[Material provided start]

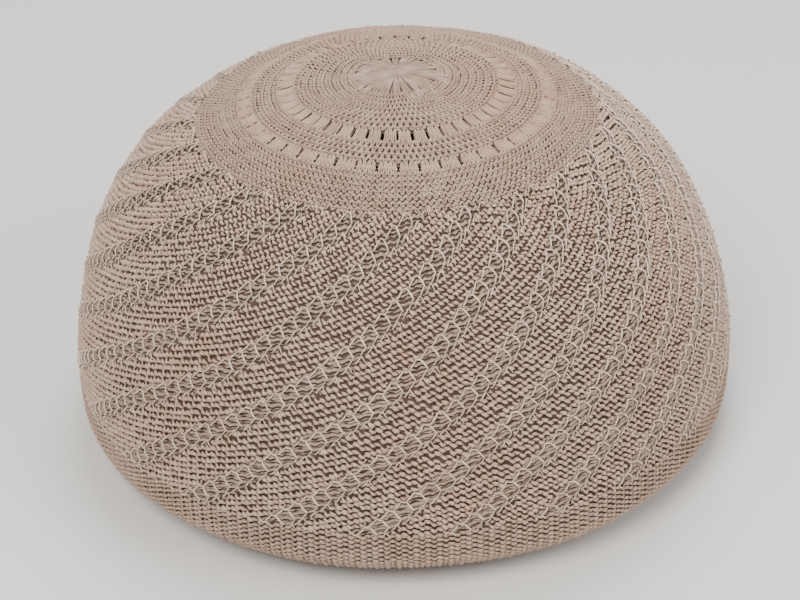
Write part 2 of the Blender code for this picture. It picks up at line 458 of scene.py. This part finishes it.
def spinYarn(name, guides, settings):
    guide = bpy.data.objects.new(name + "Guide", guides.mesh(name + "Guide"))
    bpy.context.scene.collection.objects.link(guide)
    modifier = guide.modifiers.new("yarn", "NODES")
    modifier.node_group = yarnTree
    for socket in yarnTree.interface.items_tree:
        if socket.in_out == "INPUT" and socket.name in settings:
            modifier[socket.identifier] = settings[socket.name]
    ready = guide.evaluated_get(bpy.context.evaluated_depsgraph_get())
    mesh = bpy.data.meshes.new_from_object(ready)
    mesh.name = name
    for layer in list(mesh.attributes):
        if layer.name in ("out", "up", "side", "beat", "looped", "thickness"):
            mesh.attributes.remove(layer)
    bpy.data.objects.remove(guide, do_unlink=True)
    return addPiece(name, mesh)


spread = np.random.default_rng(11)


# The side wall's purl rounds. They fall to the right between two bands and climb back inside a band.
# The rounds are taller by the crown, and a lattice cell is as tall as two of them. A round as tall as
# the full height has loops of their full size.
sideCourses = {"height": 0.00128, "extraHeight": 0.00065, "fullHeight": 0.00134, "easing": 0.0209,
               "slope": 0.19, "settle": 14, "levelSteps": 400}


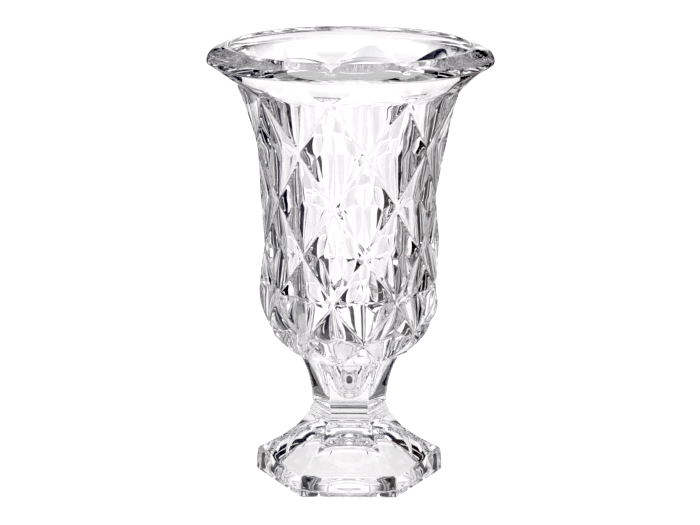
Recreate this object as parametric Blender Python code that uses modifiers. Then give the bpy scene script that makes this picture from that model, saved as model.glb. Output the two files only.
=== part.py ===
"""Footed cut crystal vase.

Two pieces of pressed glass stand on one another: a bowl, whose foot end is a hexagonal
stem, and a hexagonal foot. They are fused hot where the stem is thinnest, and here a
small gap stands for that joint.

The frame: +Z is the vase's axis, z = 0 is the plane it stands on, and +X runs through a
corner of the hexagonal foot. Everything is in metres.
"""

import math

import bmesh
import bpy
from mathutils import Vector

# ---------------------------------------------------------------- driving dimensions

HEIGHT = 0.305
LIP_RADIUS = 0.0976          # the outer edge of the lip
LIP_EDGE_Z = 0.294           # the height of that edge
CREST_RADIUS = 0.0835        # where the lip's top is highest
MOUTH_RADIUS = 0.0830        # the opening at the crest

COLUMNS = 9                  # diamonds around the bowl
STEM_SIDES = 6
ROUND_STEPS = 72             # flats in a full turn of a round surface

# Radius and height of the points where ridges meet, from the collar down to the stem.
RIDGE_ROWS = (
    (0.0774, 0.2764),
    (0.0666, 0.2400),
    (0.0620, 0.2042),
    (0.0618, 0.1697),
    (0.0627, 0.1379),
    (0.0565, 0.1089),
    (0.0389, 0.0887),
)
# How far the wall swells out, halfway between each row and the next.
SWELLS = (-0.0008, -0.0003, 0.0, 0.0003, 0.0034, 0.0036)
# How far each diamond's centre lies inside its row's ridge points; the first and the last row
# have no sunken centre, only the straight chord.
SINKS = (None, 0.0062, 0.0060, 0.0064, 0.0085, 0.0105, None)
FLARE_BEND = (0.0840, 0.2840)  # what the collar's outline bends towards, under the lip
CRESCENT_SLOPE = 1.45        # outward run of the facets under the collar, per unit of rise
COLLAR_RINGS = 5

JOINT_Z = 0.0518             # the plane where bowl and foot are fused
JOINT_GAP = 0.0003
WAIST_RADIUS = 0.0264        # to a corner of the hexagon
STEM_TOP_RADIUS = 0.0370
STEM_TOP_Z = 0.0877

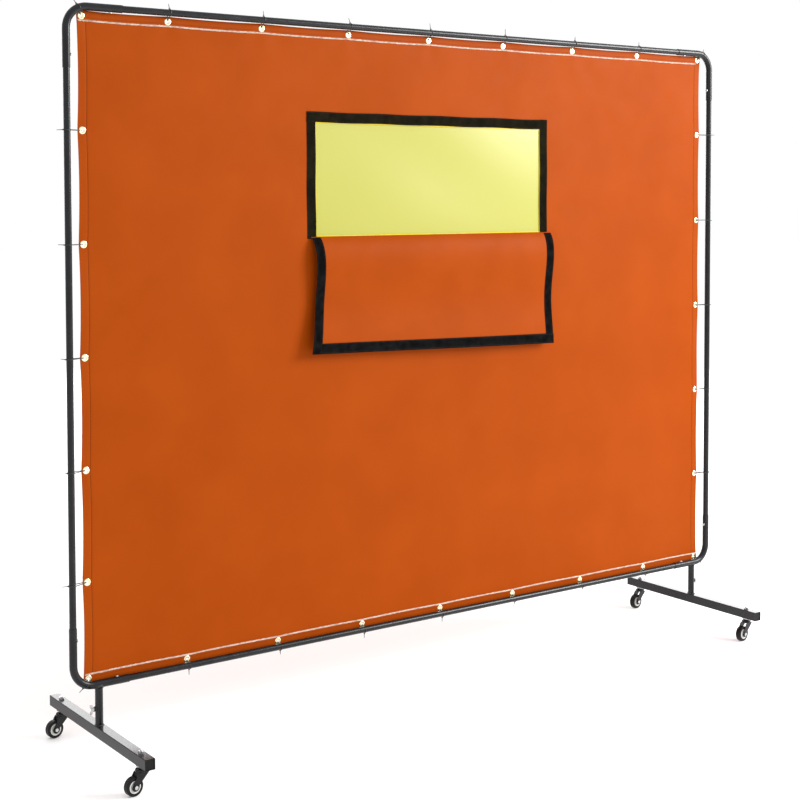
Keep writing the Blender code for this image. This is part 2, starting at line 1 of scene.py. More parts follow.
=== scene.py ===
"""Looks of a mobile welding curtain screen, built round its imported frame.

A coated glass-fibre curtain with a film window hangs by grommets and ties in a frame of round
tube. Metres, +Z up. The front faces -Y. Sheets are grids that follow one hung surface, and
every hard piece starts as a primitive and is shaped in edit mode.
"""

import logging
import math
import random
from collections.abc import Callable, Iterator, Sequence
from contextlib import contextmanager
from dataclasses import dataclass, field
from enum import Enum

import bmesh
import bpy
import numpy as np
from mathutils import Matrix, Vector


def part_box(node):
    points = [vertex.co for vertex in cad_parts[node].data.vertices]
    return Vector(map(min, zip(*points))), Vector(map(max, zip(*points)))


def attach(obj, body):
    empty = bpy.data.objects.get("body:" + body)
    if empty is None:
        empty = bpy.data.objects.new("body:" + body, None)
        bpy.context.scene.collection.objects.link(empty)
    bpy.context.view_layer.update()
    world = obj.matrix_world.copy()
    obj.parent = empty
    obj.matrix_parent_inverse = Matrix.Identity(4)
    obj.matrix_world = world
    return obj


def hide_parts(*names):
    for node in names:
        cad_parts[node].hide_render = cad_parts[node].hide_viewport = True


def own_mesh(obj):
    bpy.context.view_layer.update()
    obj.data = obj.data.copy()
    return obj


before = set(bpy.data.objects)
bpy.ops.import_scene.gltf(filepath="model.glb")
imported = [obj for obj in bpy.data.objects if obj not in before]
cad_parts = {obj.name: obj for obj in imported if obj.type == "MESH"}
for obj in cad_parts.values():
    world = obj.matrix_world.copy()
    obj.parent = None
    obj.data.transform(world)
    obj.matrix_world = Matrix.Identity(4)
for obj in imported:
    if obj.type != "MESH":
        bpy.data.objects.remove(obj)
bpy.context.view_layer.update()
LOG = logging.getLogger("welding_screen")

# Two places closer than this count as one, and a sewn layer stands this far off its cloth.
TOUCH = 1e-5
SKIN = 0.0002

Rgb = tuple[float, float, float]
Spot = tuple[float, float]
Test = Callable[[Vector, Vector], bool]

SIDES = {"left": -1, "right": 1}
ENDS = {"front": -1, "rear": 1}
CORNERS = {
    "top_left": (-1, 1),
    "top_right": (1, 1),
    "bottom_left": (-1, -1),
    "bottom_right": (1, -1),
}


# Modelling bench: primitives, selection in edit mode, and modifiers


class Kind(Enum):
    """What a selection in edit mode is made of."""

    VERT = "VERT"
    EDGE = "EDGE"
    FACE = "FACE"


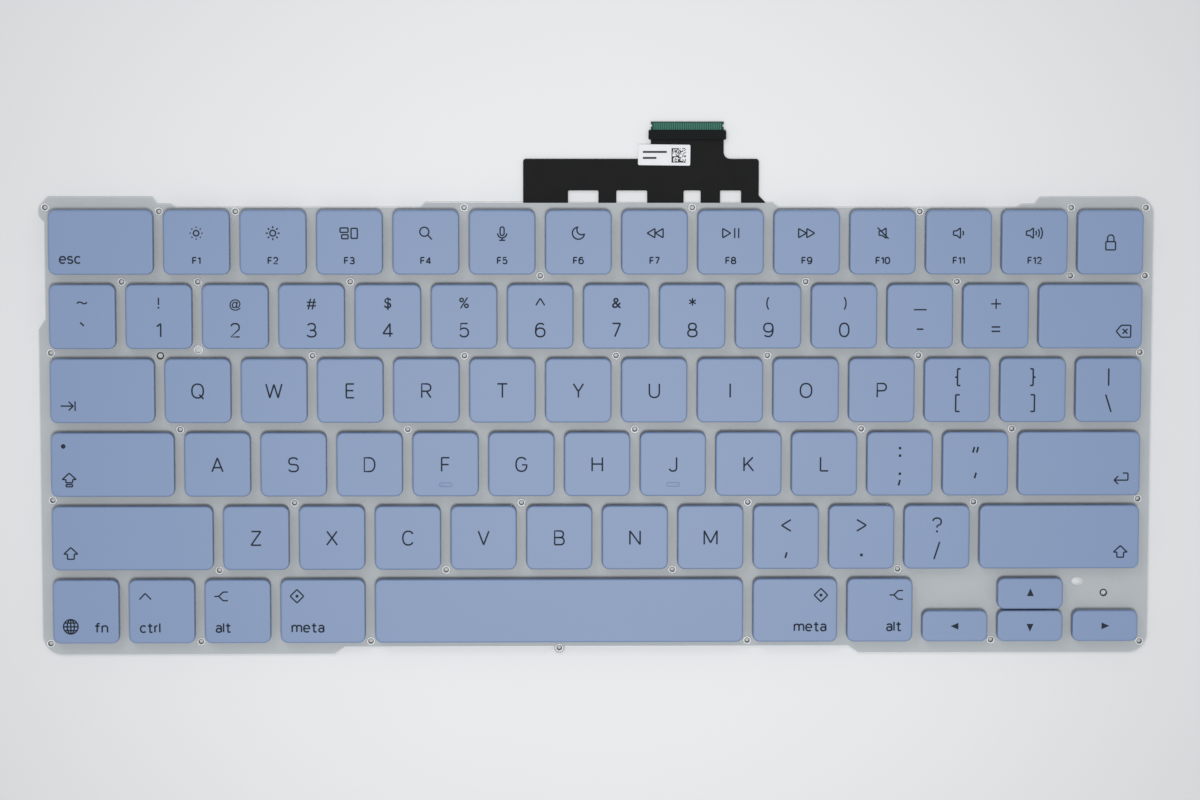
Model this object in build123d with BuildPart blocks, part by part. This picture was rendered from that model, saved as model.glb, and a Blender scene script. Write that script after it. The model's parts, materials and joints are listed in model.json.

[Material provided end]

» Directions for this task
Exactly reproduce the lines from the one containing "obj.data = obj.data.copy()" through the end of the records, and only those lines.

» Solution for this problem
    obj.data = obj.data.copy()
    return obj


before = set(bpy.data.objects)
bpy.ops.import_scene.gltf(filepath="model.glb")
imported = [obj for obj in bpy.data.objects if obj not in before]
cad_parts = {obj.name: obj for obj in imported if obj.type == "MESH"}
for obj in cad_parts.values():
    world = obj.matrix_world.copy()
    obj.parent = None
    obj.data.transform(world)
    obj.matrix_world = Matrix.Identity(4)
for obj in imported:
    if obj.type != "MESH":
        bpy.data.objects.remove(obj)
bpy.context.view_layer.update()
LOG = logging.getLogger("welding_screen")

# Two places closer than this count as one, and a sewn layer stands this far off its cloth.
TOUCH = 1e-5
SKIN = 0.0002

Rgb = tuple[float, float, float]
Spot = tuple[float, float]
Test = Callable[[Vector, Vector], bool]

SIDES = {"left": -1, "right": 1}
ENDS = {"front": -1, "rear": 1}
CORNERS = {
    "top_left": (-1, 1),
    "top_right": (1, 1),
    "bottom_left": (-1, -1),
    "bottom_right": (1, -1),
}


# Modelling bench: primitives, selection in edit mode, and modifiers


class Kind(Enum):
    """What a selection in edit mode is made of."""

    VERT = "VERT"
    EDGE = "EDGE"
    FACE = "FACE"


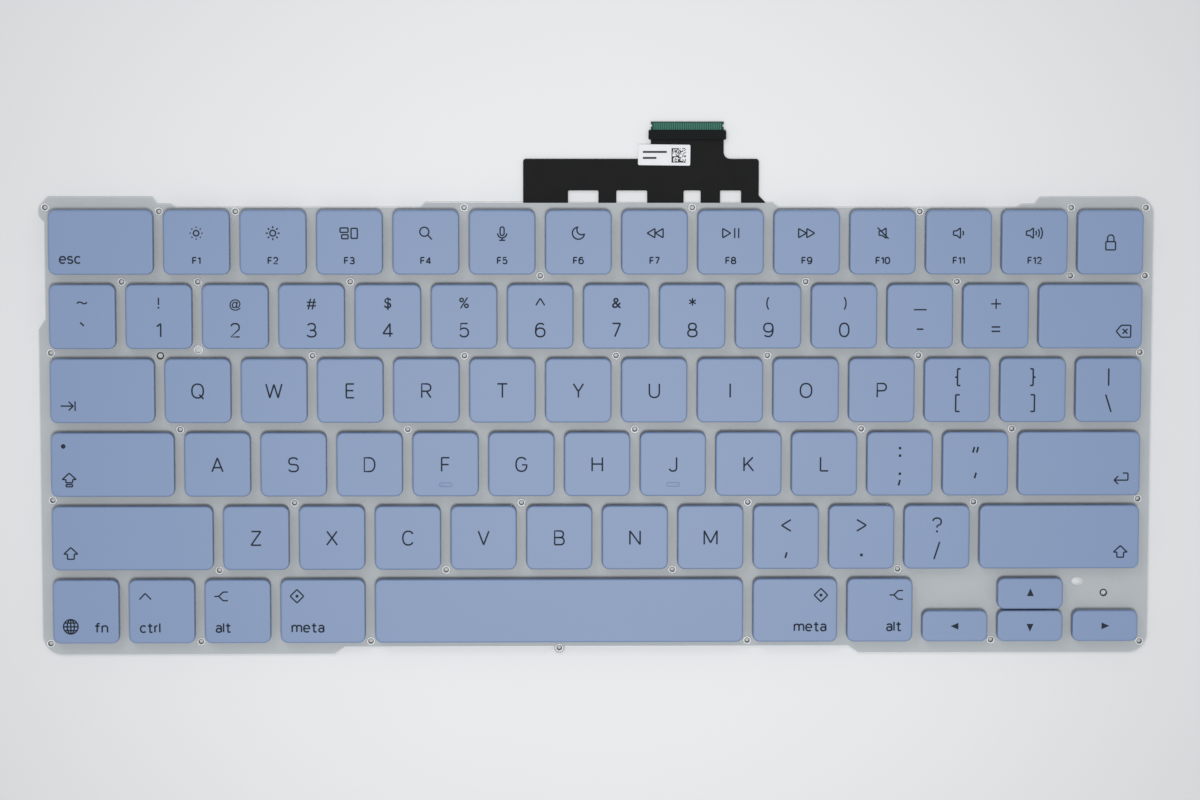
Model this object in build123d with BuildPart blocks, part by part. This picture was rendered from that model, saved as model.glb, and a Blender scene script. Write that script after it. The model's parts, materials and joints are listed in model.json.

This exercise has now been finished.